Welcome to iGEM Aachen 2016

Project Description

S. cerevisiae
E. coli
Synthetase

Escherichia coli is widely used in synthetic biology. It offers the advantage of being a comparatively simple and well-understood model organism while being easy to handle in the laboratory environment. Also, an expansion of the genetic code has already been successfully implemented in E. coli multiple times [1]–[4] by introducing an orthogonal tRNA/aminoacyl-synthetase pair.
Therefore, working in E. coli is an obvious choice.
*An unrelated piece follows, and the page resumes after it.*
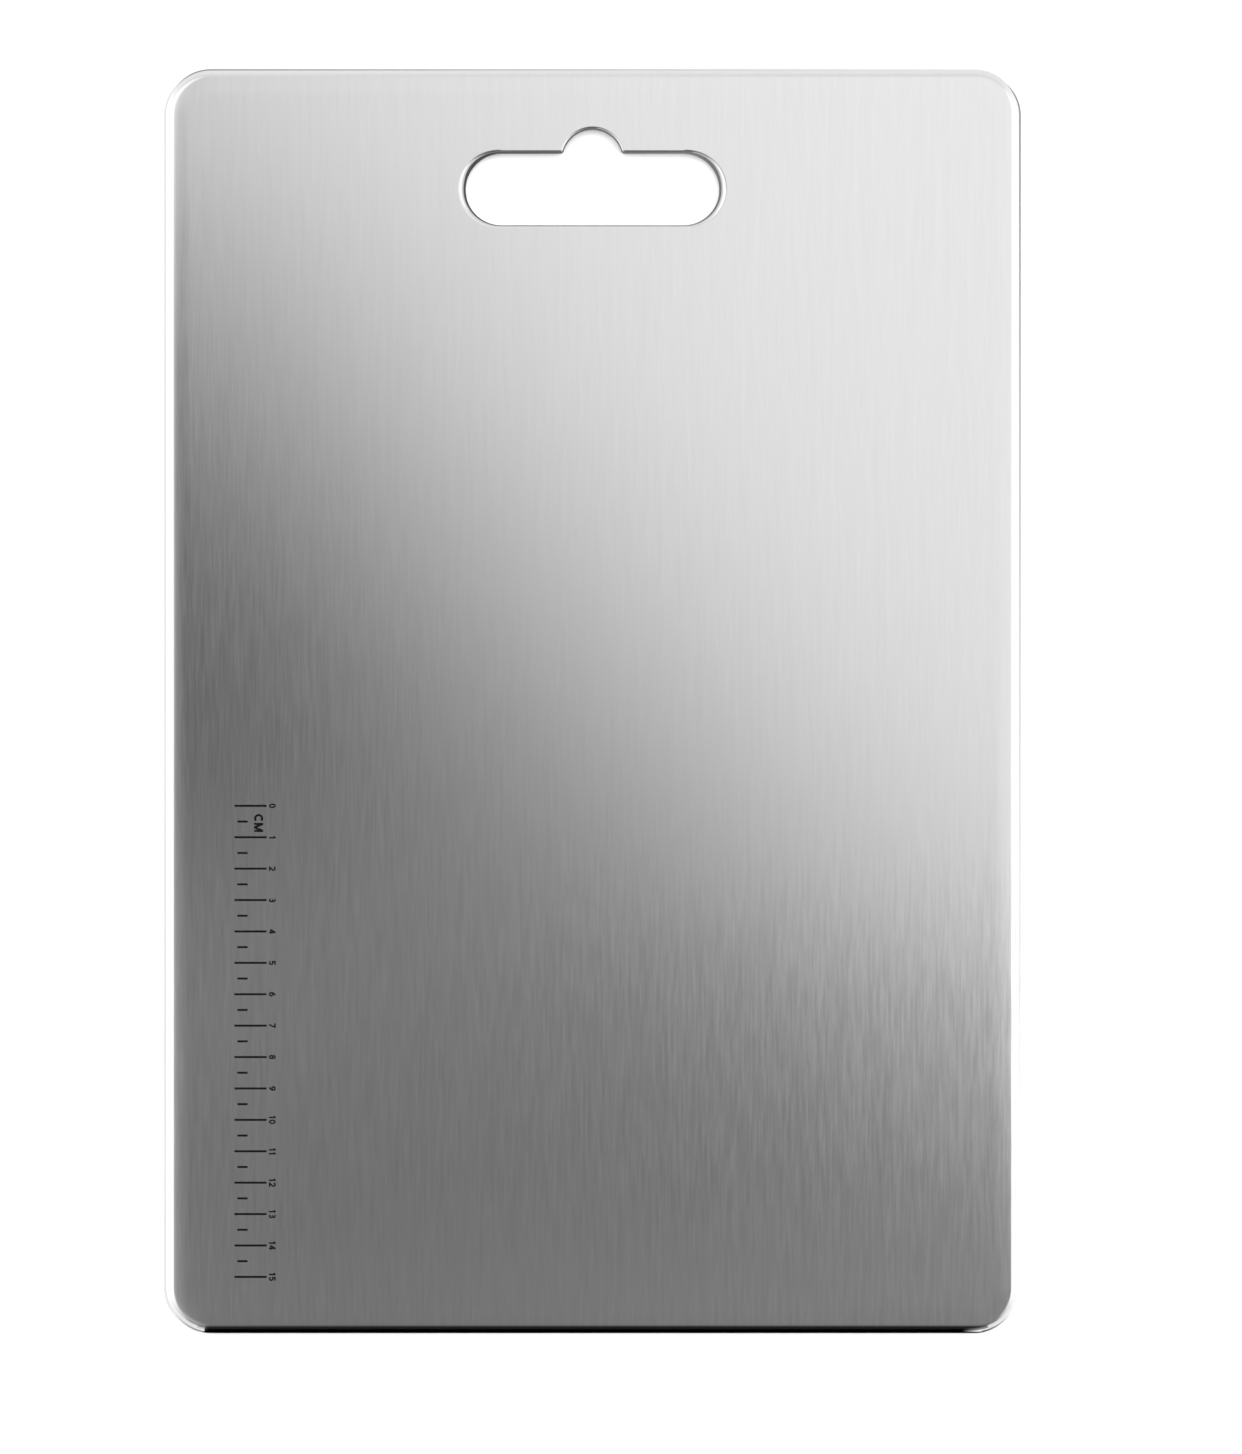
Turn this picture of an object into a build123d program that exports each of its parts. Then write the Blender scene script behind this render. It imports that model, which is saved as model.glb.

Due to a limited range of tRNA/aminoacyl-synthetase pairs for non-canonical amino acids in general and especially for those that act orthogonally in E. coli, photocaging serine in the active site of subtilisin E with DMNB-serine is currently not possible. Hence, another strategy is needed to produce temporarily inactive proteases. This part of the project focuses on utilizing the maturation process of subtilisin E.

Figure 1: maturation process of subtilisin E

Subtilisin E is an alkaline serine protease found in Bacillus subtilis that has to autoprocess itself to become functional. At first, the enzyme exists as a precursor, namely the pre-pro-subtilisin. The pre-sequence serves as a recognition sequence for secretion across the cytoplasmic membrane and is cleaved off in the course of the process. The pro-peptide acts as an intramolecular chaperone and facilitates the folding of the protease. Folding is essential for the activity of an enzyme. Still, the maturation process of Subtilisin E is not completed, as the pro-peptide covers the substrate binding site and inhibits activity. However, enough proteolytic activity is achieved to autoprocess the IMC-domain and therefore cleave off the pro-peptide. Yet, the C-terminal end of the pro-peptide continues to block the substrate binding site. After the degradation of the pro-peptide, the substrate-binding site is cleared and the protease becomes effectively active. [5]

This mechanism can be used to implement a novel inactivation method.

O-(2-Nitrobenzyl)-L-tyrosine (abbr.: ONBY) is a derivate of the canonical amino acid tyrosine. It carries a photo-labile protection group that can be cleaved off by irradiation with UV-light (365nm, [6]).

Figure 2: structural formula of O-(2-Nitrobenzyl)-L-tyrosine